Thursday, September 17, 2009

Respect Decorum

We live in an age where mutual respect and common courtesy toward your fellow man, at least to me, appears to be at an embarrassing low. I would make the contention that it is as much a national crisis as any other issue facing this nation. The disrespect we harbor toward each and especially toward those in authority is a microcosm of many of the larger policy debates going on in Washington and across the country. From observing many individuals, many unqualified to give their opinion much less their policy input, their beliefs and ideologies have exited the realm of politics and entered the realm of a pseudo-religion.

As a fiscal conservative I always try (don't always succeed) to take an objective approach to my political views and policy considerations. The pseudo-religious fervor I speak of is prevalent among the liberals and liberal Democrats, but to see it coming from the supposed "conservatives" and among Republican members of Congress is disheartening to what it means to be a true conservative. Of course I am excluding social cons from my definition (theocratic rule has no place in the GOP) and big government Republicans that have misguided our party, domestically, since Bush Sr. The pseudo-religious action I speak of is the emotional outbursts coming out of certain factions in the right wing speaking out against the current Administrations policies.

Now, I am against almost every policy President Obama has proposed, pushed through, and believes in terms of ideology. But to answer the President and the Left with simple rhetoric, popular catch phrases, and subjective emotion only takes conservatives down to their level. How short are our memories when we forget how liberals and the left have always responded to policy they don't like...shouting, protest, name-calling (racist, sexist, extremist, etc.)? These responses are not qualified counters to policy, offering reasonable alternatives, it isn't even a cognitive intelligent thought that could qualify as debate. The Right has always criticised the Left for its subjective emotion and lack to remain objective in policy debate. This is nothing more than hypocrisy at its utmost.

"Oh but the left called Bush a lier all the time." So what if they did? Two wrongs don't make a right. They are liberals , when they act that way it proves what we have been contending all along. When we respond to the Left with the religious fervor and subjective emotional outbursts that have sprouted since President Obama's election, it makes you no better than the people that called President Bush a "lier" or "war criminal" or the dirty ignorant hippies that protest the Vietnam War, not because of true concern but because it was hip. You are going down to their level when you act this way.

I ask, especially if you hold yourself out to be a conservative. Carry yourself with the pride, class, character, and respect you feel your views should merit. Meet all opposition of ideas with the virtues of true conservatism. If anyone, liberal, democrat, guy who cut you off on the highway, whoever it is, attacks your actions or views with subjective rhetoric maintain your composure and objectivism. Don't sink to their level, make them come up to yours. This is a tenant of personal responsibility. You don't have to be right, you just need to show to others that they are wrong. Remaining stoic, reserved, and respectful to opposition will take you much farther and give you much more respectability.

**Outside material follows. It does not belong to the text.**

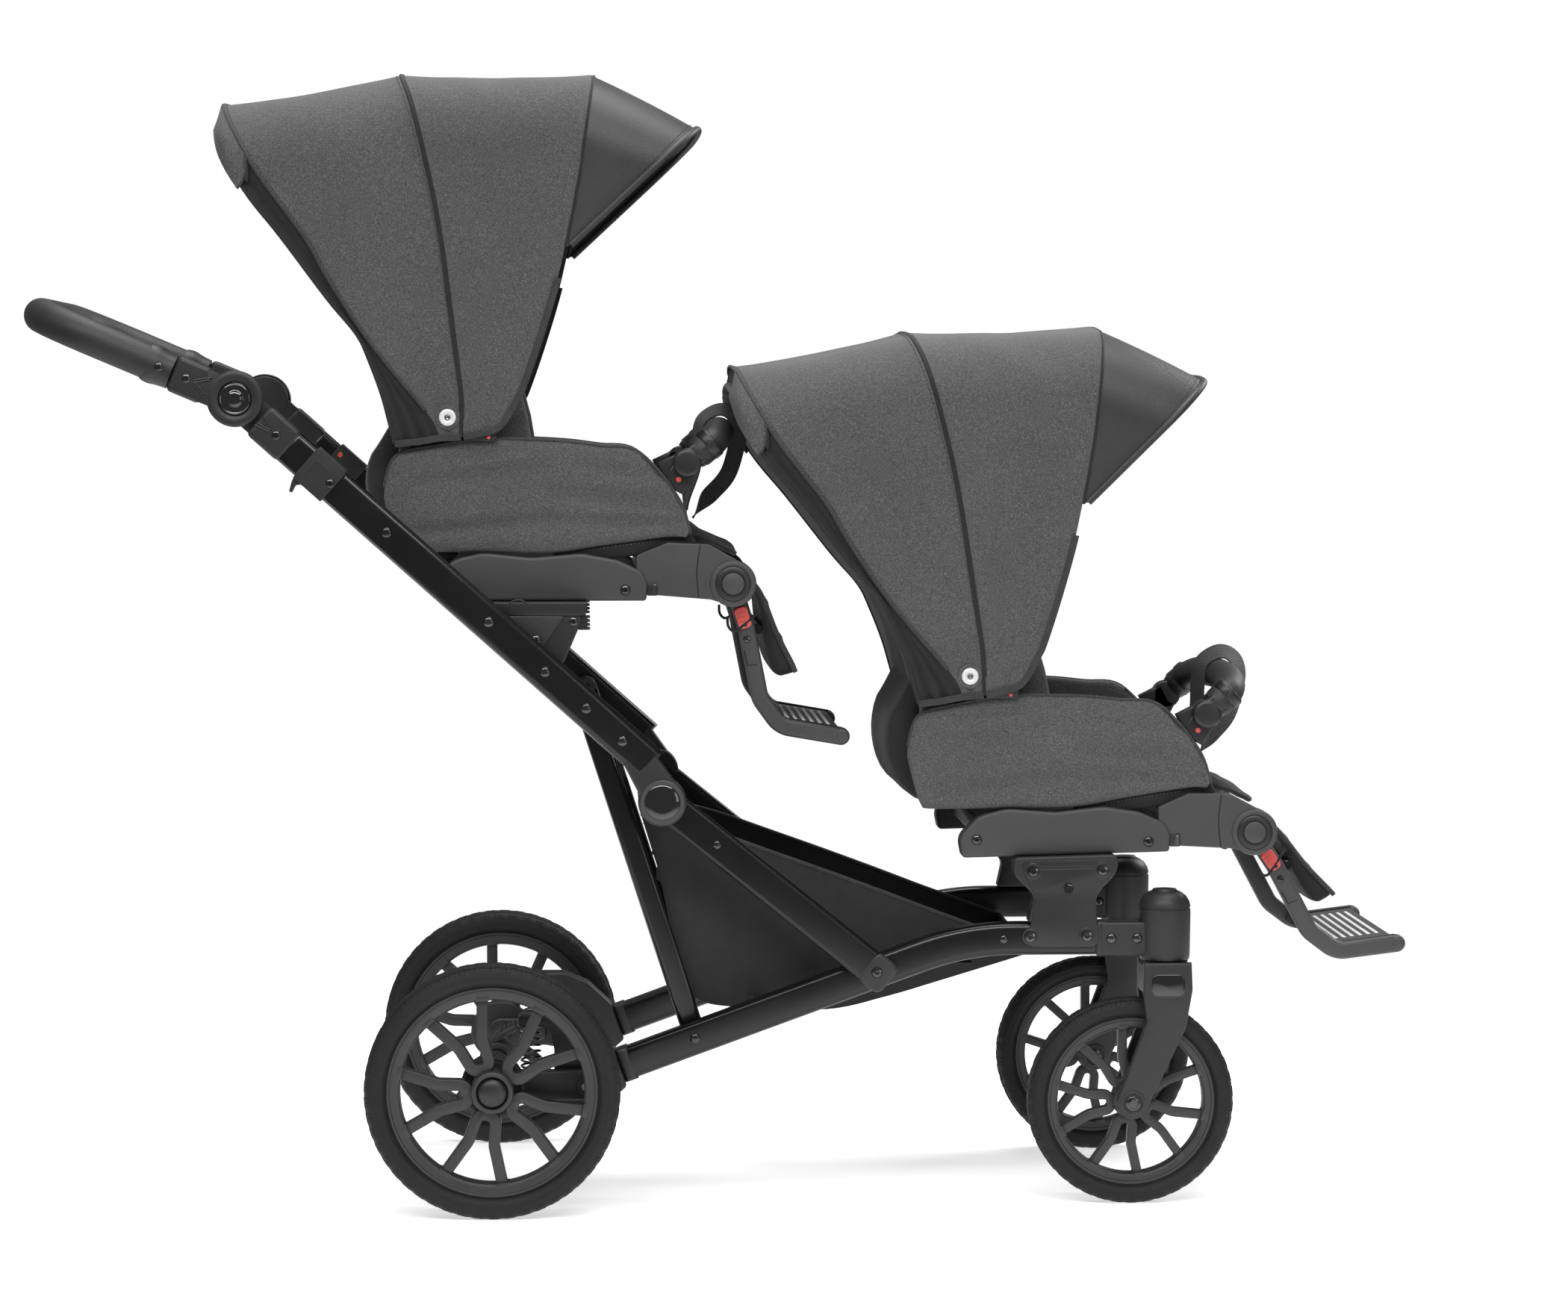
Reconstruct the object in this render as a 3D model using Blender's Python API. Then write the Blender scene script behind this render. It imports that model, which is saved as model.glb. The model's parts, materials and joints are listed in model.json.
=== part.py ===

The direction of the Republican Party and the fiscal conservative movement can't afford to be equated to the simple ignorant rantings of the liberal left. Let's move the party forward, if you can't handle being a man about things and want to keep shouting, well, that is your right but get the hell out of our party. Your actions only affirm the stereotypical contentions of the left toward the right.

No one person is the pervayer of Absolute Knowledge and Truth (please, please, no one say 'well Jesus is'), so, go into every conversation, debate, meeting, or interaction with that in mind. Remember you don't need to be right, they simply need to appear wrong. Hey, I get to bring up Jesus again. In times like these he said "turn the other cheek." An emotional subjective action vs. emotional subjective action has no winner. Emotions are unique to the individual feeling them, so our only option to legitimate debate and finding common ground in our human interaction is to offer objective reasoning.

In summary, it is fine to disagree with the President. I am ardently oppossed almost everything he stands for, however, everyone disagrees. Disagreement or a difference of views should have very little effect on a man's character. Character is flawed when they physically force your agreement (some try to say thats what the left is doing, but I disagree) instead of through persuasion. Obama won the office through persuassion and the democratic process (so was Hitler...that was a joke!).

You may disagree, I definately disagree, but he IS our President, at least to 2012. We all need to respect that office. Any man that takes on that responsibility deserves our respect, if not at least for the commitment that takes. Could you do it? Could you be the CEO of the largest empire to ever exist in our societal evolutionary process? There are 300,000,000 people in this country. It is amazing if a small group could agree on various policy. Now, imagine that group is our populous and you were elected to act in the best interest of all. Do you respect the office yet?

Lets lead the GOP forward. I believe fiscal conservatism, personal repsonsibility, and the virtues of ardent followers that adhere to its tenants will take the party farther than we could ever imagine. Barry Goldwater followed this way. Ronald Reagan definately followed this way, and so should we.